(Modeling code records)
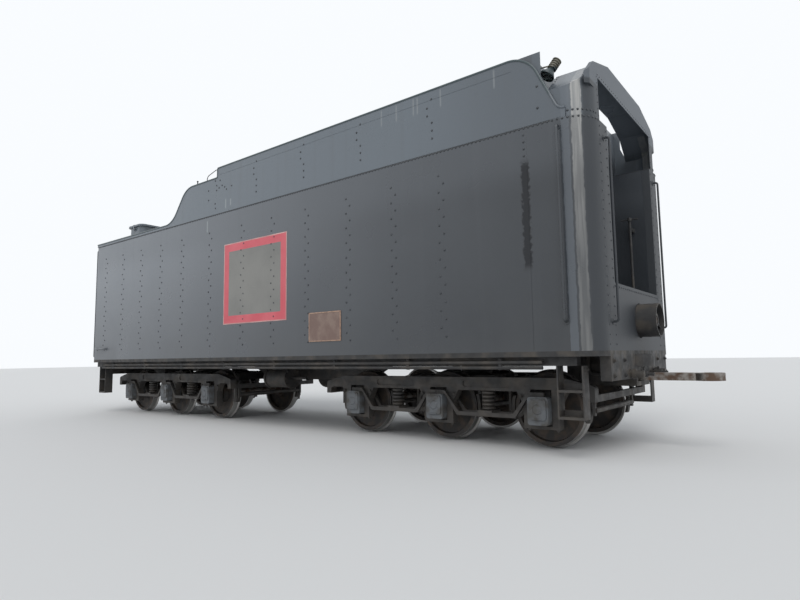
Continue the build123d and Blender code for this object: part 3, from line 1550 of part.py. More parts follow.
# Wheel pair: the rim with its flange and coned tread, a dished plate and a hub
rim_bore = tread_radius - rim_thickness
tread_edge = tread_radius - tread_fall
plate_hub = half_wheel_back + plate_place
plate_rim = plate_hub + plate_dish
hub_inner = half_wheel_back - hub_back
with BuildPart() as wheel_pair:
    with BuildSketch(Plane.YZ):
        with BuildLine():
            Polyline(
                (half_wheel_back, rim_bore),
                (half_wheel_back, flange_radius - flange_round),
                (half_wheel_back + flange_round, flange_radius),
                (half_wheel_back + 2 * flange_round, flange_radius - flange_round / 3),
                (half_wheel_back + flange_thickness, tread_radius),
                (half_wheel_back + rim_width - rim_chamfer, tread_edge),
                (half_wheel_back + rim_width, tread_edge - rim_chamfer),
                (half_wheel_back + rim_width, rim_bore),
                (plate_rim, rim_bore - rim_fillet),
                (plate_hub, hub_radius + hub_fillet),
                (wheel_face, hub_radius),
                (wheel_face, axle_seat_radius),
                (hub_inner, axle_seat_radius),
                (hub_inner, hub_radius),
                (plate_hub - plate_thickness, hub_radius + hub_fillet),
                (plate_rim - plate_thickness, rim_bore - rim_fillet),
                close=True,
            )
        make_face()
    revolve(axis=Axis.Y)
    mirror(about=Plane.XZ)

# Axle: wheel seats, a slimmer middle and a journal with its collar at each end
with BuildPart() as axle:
    with BuildSketch(Plane.YZ):
        with BuildLine():
            Polyline(
                (0, 0),
                (0, axle_waist_radius),
                (hub_inner - axle_taper, axle_waist_radius),
                (hub_inner, axle_seat_radius),
                (wheel_face, axle_seat_radius),
                (wheel_face, journal_collar_radius),
                (wheel_face + box_gap + journal_fillet, journal_collar_radius),
                (wheel_face + box_gap + 2 * journal_fillet, journal_radius),
                (journal_end - journal_collar - journal_fillet / 3, journal_radius),
                (journal_end - journal_collar, journal_collar_radius),
                (journal_end, journal_collar_radius),
                (journal_end, 0),
                close=True,
            )
        make_face()
    revolve(axis=Axis.Y)
    mirror(about=Plane.XZ)

for end, place in truck_places.items():
    seat = Location((place, 0, 0))
    save(truck_frame.part.moved(seat), f"truck_frame_{end}")
    save(journal_boxes.part.moved(seat), f"journal_boxes_{end}")
    save(equalizers.part.moved(seat), f"equalizers_{end}")
    save(brakes.part.moved(seat), f"brakes_{end}")
    for number, axle_place in enumerate(axle_places, start=1):
        seat = Location((place + axle_place, 0, axle_height))
        save(wheel_pair.part.moved(seat), f"wheels_{end}_{number}")
        save(axle.part.moved(seat), f"axle_{end}_{number}")
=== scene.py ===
# %% [markdown]
# # A steam locomotive's tender
# A tender carries the water and coal of a steam locomotive. Its tank, bunker, frame, trucks and
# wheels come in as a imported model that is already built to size. This lesson dresses it: painted
# plates, rivets, signs and small fasteners, in the light of a plain studio.

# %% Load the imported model
import bmesh
import bpy
import math
from mathutils import Matrix, Vector


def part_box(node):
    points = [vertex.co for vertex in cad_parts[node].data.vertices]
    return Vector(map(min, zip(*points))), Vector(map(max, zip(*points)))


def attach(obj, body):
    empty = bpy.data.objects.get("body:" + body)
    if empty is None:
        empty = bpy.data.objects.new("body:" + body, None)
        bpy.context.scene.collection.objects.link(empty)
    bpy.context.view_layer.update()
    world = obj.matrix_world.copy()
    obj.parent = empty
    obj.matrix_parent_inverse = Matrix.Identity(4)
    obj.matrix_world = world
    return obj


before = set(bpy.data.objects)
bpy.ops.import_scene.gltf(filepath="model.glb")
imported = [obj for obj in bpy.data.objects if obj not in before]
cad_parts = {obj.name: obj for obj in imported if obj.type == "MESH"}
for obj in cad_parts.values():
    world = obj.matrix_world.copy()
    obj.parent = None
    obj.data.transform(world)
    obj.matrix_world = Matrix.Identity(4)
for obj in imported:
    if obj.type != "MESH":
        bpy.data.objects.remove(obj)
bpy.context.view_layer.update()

# %% [markdown]
# Everything that is added has to sit on the plates that are there, so the places are read from
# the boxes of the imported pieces. They could be typed in, but then a change to the tank would
# leave the rivets hanging beside it. The right hand is the side of negative y.

# %% Read the places that carry the dressing
tank_low, tank_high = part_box("water_tank")
rear, front, side = tank_low.x, tank_high.x, tank_high.y
tank_foot, deck = tank_low.z, tank_high.z
bed_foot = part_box("sill_steps")[1].z
hood_low, hood_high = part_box("front_hood")
wing_low, wing_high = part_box("front_wings")
high_edge = wing_high.z
corner_radius = 0.3
corner_start = front - corner_radius
both_hands = (-1, 1)
named_hands = ((-1, "right"), (1, "left"))
print(f"tank {front - rear:.2f} m long, {2 * side:.2f} m wide, deck at {deck:.3f} m")

# %% [markdown]
# The camera stands at eye height beside the front end and looks back along the right side. A
# position and three angles fix it: where it is, how far it turns left, tips up and leans over.
# Building the rotation from those three keeps each one readable, where a target to look at
# would hide the lean.

# %% Place the camera
def stand(name, data):
    """Turn data into an object that stands in the scene."""
    made = bpy.data.objects.new(name, data)
    bpy.context.scene.collection.objects.link(made)
    return made


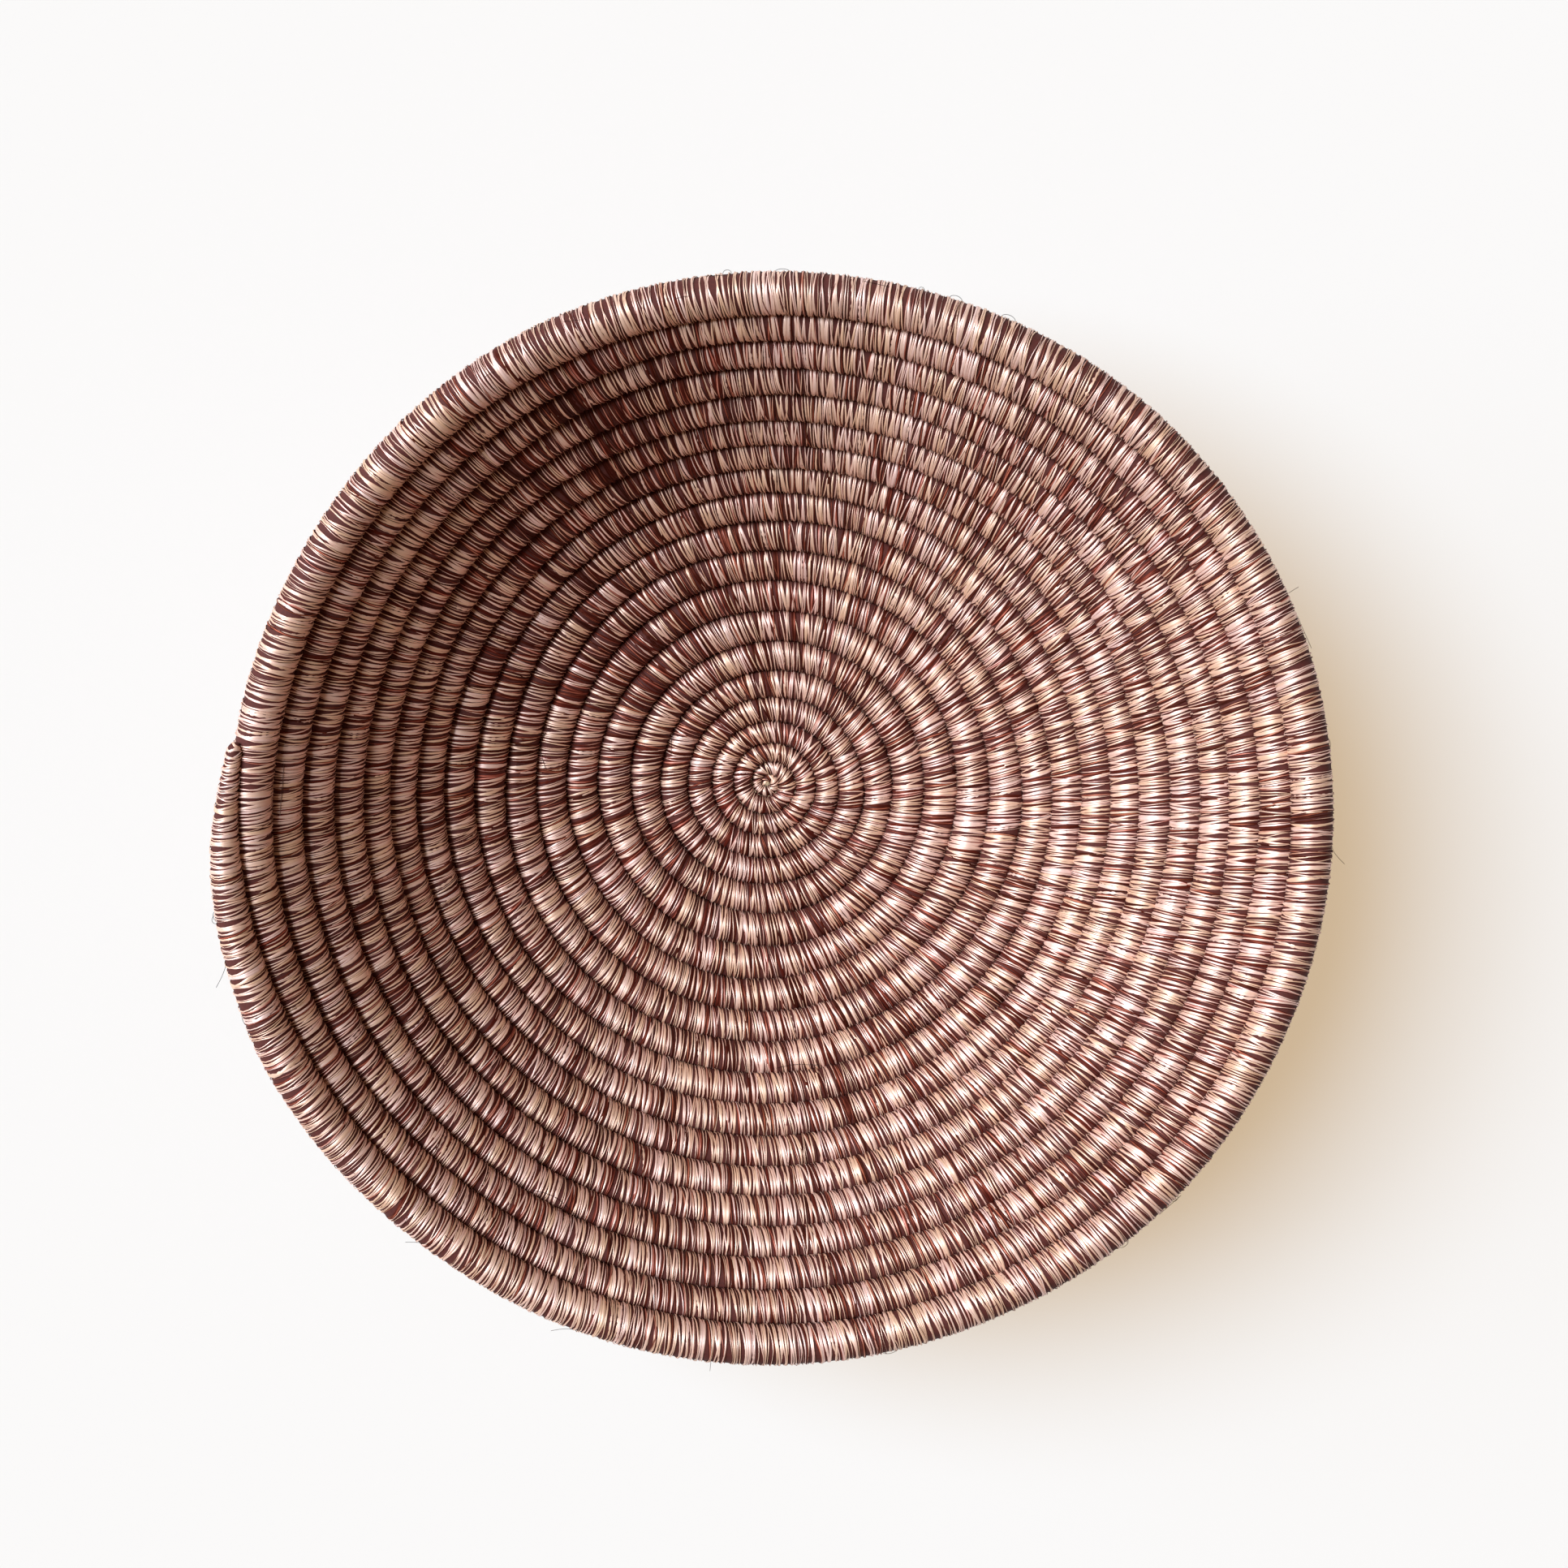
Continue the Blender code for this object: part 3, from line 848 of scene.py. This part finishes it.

= EXERCISE GOAL =
Exactly reproduce the material above.

= FULL SOLUTION =
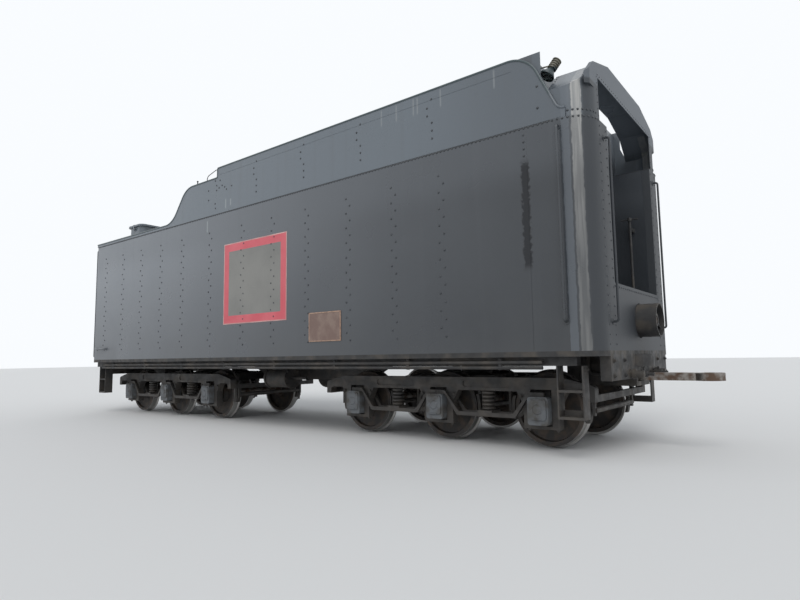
Continue the build123d and Blender code for this object: part 3, from line 1550 of part.py. More parts follow.
# Wheel pair: the rim with its flange and coned tread, a dished plate and a hub
rim_bore = tread_radius - rim_thickness
tread_edge = tread_radius - tread_fall
plate_hub = half_wheel_back + plate_place
plate_rim = plate_hub + plate_dish
hub_inner = half_wheel_back - hub_back
with BuildPart() as wheel_pair:
    with BuildSketch(Plane.YZ):
        with BuildLine():
            Polyline(
                (half_wheel_back, rim_bore),
                (half_wheel_back, flange_radius - flange_round),
                (half_wheel_back + flange_round, flange_radius),
                (half_wheel_back + 2 * flange_round, flange_radius - flange_round / 3),
                (half_wheel_back + flange_thickness, tread_radius),
                (half_wheel_back + rim_width - rim_chamfer, tread_edge),
                (half_wheel_back + rim_width, tread_edge - rim_chamfer),
                (half_wheel_back + rim_width, rim_bore),
                (plate_rim, rim_bore - rim_fillet),
                (plate_hub, hub_radius + hub_fillet),
                (wheel_face, hub_radius),
                (wheel_face, axle_seat_radius),
                (hub_inner, axle_seat_radius),
                (hub_inner, hub_radius),
                (plate_hub - plate_thickness, hub_radius + hub_fillet),
                (plate_rim - plate_thickness, rim_bore - rim_fillet),
                close=True,
            )
        make_face()
    revolve(axis=Axis.Y)
    mirror(about=Plane.XZ)

# Axle: wheel seats, a slimmer middle and a journal with its collar at each end
with BuildPart() as axle:
    with BuildSketch(Plane.YZ):
        with BuildLine():
            Polyline(
                (0, 0),
                (0, axle_waist_radius),
                (hub_inner - axle_taper, axle_waist_radius),
                (hub_inner, axle_seat_radius),
                (wheel_face, axle_seat_radius),
                (wheel_face, journal_collar_radius),
                (wheel_face + box_gap + journal_fillet, journal_collar_radius),
                (wheel_face + box_gap + 2 * journal_fillet, journal_radius),
                (journal_end - journal_collar - journal_fillet / 3, journal_radius),
                (journal_end - journal_collar, journal_collar_radius),
                (journal_end, journal_collar_radius),
                (journal_end, 0),
                close=True,
            )
        make_face()
    revolve(axis=Axis.Y)
    mirror(about=Plane.XZ)

for end, place in truck_places.items():
    seat = Location((place, 0, 0))
    save(truck_frame.part.moved(seat), f"truck_frame_{end}")
    save(journal_boxes.part.moved(seat), f"journal_boxes_{end}")
    save(equalizers.part.moved(seat), f"equalizers_{end}")
    save(brakes.part.moved(seat), f"brakes_{end}")
    for number, axle_place in enumerate(axle_places, start=1):
        seat = Location((place + axle_place, 0, axle_height))
        save(wheel_pair.part.moved(seat), f"wheels_{end}_{number}")
        save(axle.part.moved(seat), f"axle_{end}_{number}")
=== scene.py ===
# %% [markdown]
# # A steam locomotive's tender
# A tender carries the water and coal of a steam locomotive. Its tank, bunker, frame, trucks and
# wheels come in as a imported model that is already built to size. This lesson dresses it: painted
# plates, rivets, signs and small fasteners, in the light of a plain studio.

# %% Load the imported model
import bmesh
import bpy
import math
from mathutils import Matrix, Vector


def part_box(node):
    points = [vertex.co for vertex in cad_parts[node].data.vertices]
    return Vector(map(min, zip(*points))), Vector(map(max, zip(*points)))


def attach(obj, body):
    empty = bpy.data.objects.get("body:" + body)
    if empty is None:
        empty = bpy.data.objects.new("body:" + body, None)
        bpy.context.scene.collection.objects.link(empty)
    bpy.context.view_layer.update()
    world = obj.matrix_world.copy()
    obj.parent = empty
    obj.matrix_parent_inverse = Matrix.Identity(4)
    obj.matrix_world = world
    return obj


before = set(bpy.data.objects)
bpy.ops.import_scene.gltf(filepath="model.glb")
imported = [obj for obj in bpy.data.objects if obj not in before]
cad_parts = {obj.name: obj for obj in imported if obj.type == "MESH"}
for obj in cad_parts.values():
    world = obj.matrix_world.copy()
    obj.parent = None
    obj.data.transform(world)
    obj.matrix_world = Matrix.Identity(4)
for obj in imported:
    if obj.type != "MESH":
        bpy.data.objects.remove(obj)
bpy.context.view_layer.update()

# %% [markdown]
# Everything that is added has to sit on the plates that are there, so the places are read from
# the boxes of the imported pieces. They could be typed in, but then a change to the tank would
# leave the rivets hanging beside it. The right hand is the side of negative y.

# %% Read the places that carry the dressing
tank_low, tank_high = part_box("water_tank")
rear, front, side = tank_low.x, tank_high.x, tank_high.y
tank_foot, deck = tank_low.z, tank_high.z
bed_foot = part_box("sill_steps")[1].z
hood_low, hood_high = part_box("front_hood")
wing_low, wing_high = part_box("front_wings")
high_edge = wing_high.z
corner_radius = 0.3
corner_start = front - corner_radius
both_hands = (-1, 1)
named_hands = ((-1, "right"), (1, "left"))
print(f"tank {front - rear:.2f} m long, {2 * side:.2f} m wide, deck at {deck:.3f} m")

# %% [markdown]
# The camera stands at eye height beside the front end and looks back along the right side. A
# position and three angles fix it: where it is, how far it turns left, tips up and leans over.
# Building the rotation from those three keeps each one readable, where a target to look at
# would hide the lean.

# %% Place the camera
def stand(name, data):
    """Turn data into an object that stands in the scene."""
    made = bpy.data.objects.new(name, data)
    bpy.context.scene.collection.objects.link(made)
    return made


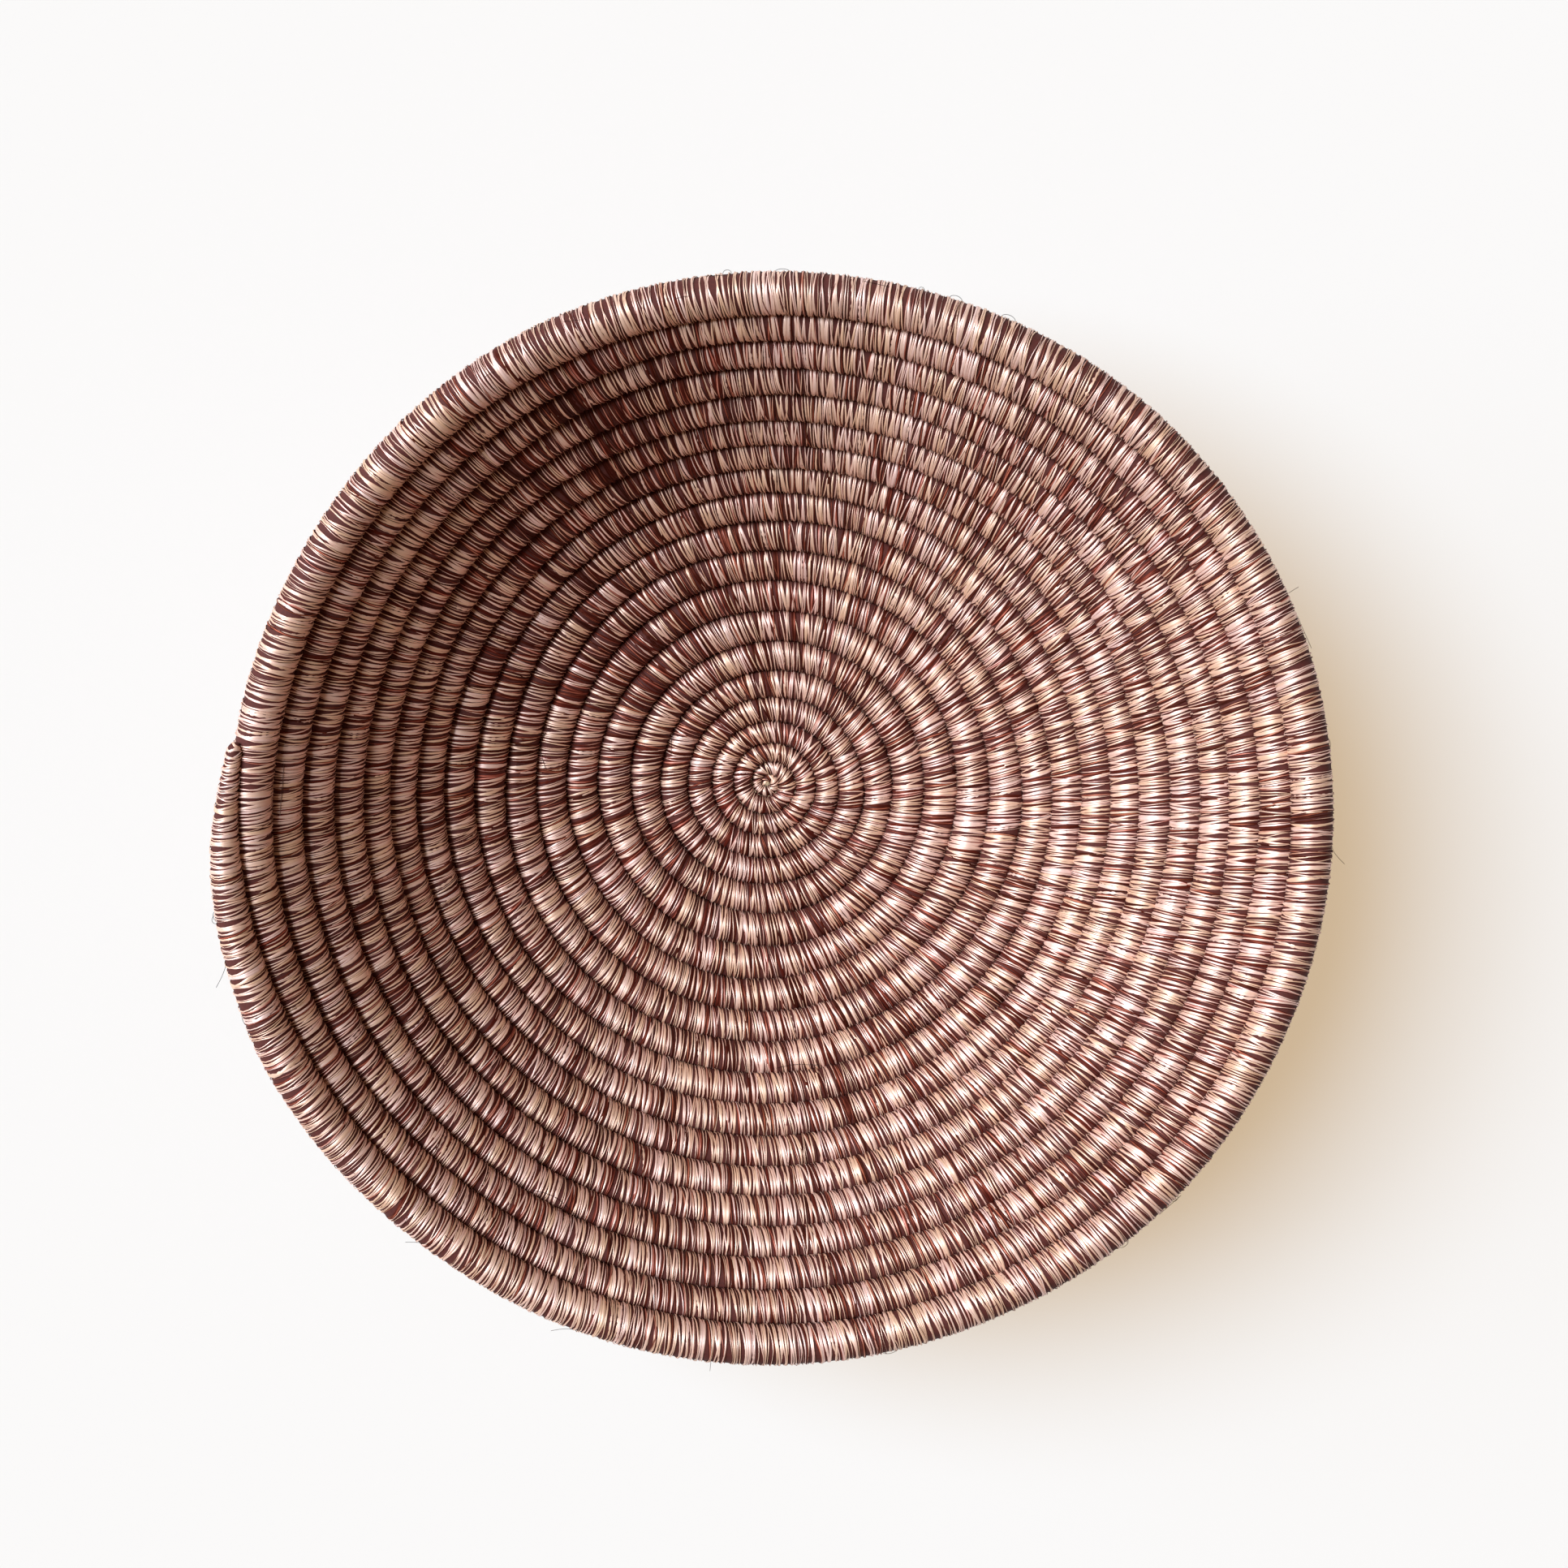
Continue the Blender code for this object: part 3, from line 848 of scene.py. This part finishes it.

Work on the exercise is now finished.